Data Selisih karena Sumber Berbeda
PAKAR ilmu komunikasi Universitas Airlangga Surabaya Suko Widodo menuturkan, dari kata-kata yang terucap, memang tampak kecenderungan kedua paslon dalam mengangkat isu. Gus Ipul, misalnya, cenderung menjaga tren yang sudah ada. ’’Bisa dipahami karena dia terlibat selama 10 tahun,’’ terang Suko saat dimintai konfirmasi tadi malam.
Gus Ipul merasa saat ini Jatim sudah on the track. Tinggal menjaga beberapa hal seperti investasi dan mendorong pertanian dengan inovasi. Sebab, Jatim merupakan salah satu lumbung pertanian nasional.
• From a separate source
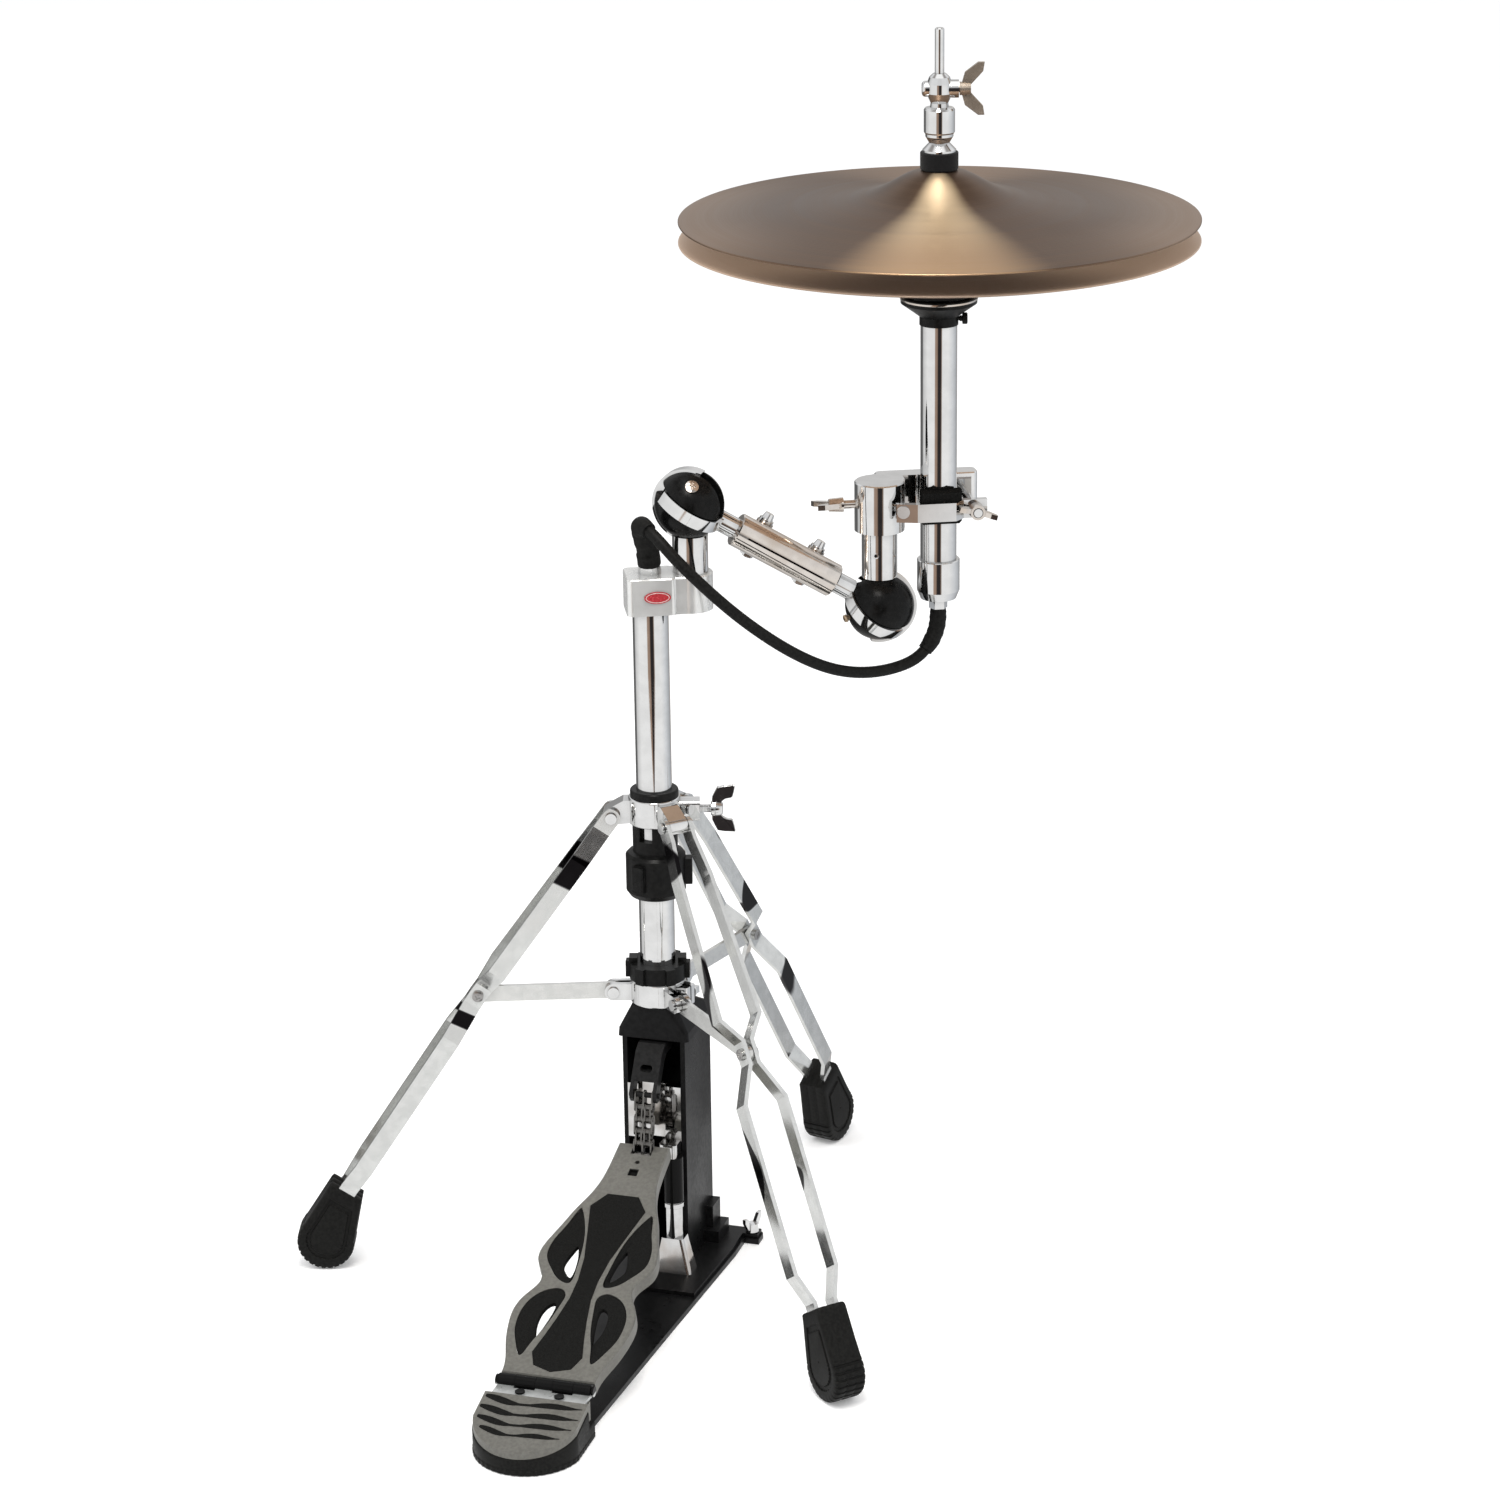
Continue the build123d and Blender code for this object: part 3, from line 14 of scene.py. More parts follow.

Sementara itu, Khofifah cenderung menginginkan Jatim tidak hanya sekadar tumbuh. ’’Tapi, mendorong agar Jatim menjadi provinsi nomor satu di Indonesia,’’ lanjutnya.
Khofifah sudah mengakui pertumbuhan Jatim bagus. Namun, perlu effort lebih untuk bisa menjadi nomor satu di Indonesia.
Dari sisi cawagub, ada dua sisi yang berbeda. ’’Perhatian besar Puti bertumpu pada ekonomi kerakyatan, sedangkan Emil cenderung mengarah pada ekonomi yang berbasis investasi,’’ tutur dosen ilmu komunikasi FISIP Universitas Airlangga tersebut.
Karena itu, Emil lebih banyak berbicara mengenai energi maupun infrastruktur. Sedangkan Puti lebih concern pada UKM.
Sementara itu, salah satu panelis dalam debat kemarin, Nurul Bariza, punya pandangan sendiri soal sejumlah perbedaan data yang disajikan para kontestan pilgub. Dia menyebutkan, hal itu tak lepas dari problem akurasi data yang kerap terjadi antarinstitusi. ’’Di Indonesia, persoalan data antarlembaga sering terjadi,’’ katanya.
Dia mencontohkan data tentang pengangguran. Data yang dipakai Khofifah bersumber dari BPS. Sementara itu, data yang disajikan Gus Ipul berasal dari pemprov.
Dia menyebutkan, potensi perbedaan itu kerap terjadi. Sebab, cara perhitungan yang dibuat antarinstansi berbeda. ’’Yang jadi pertanyaan kami, kenapa kok selisihnya bisa sebesar itu?’’ ujarnya.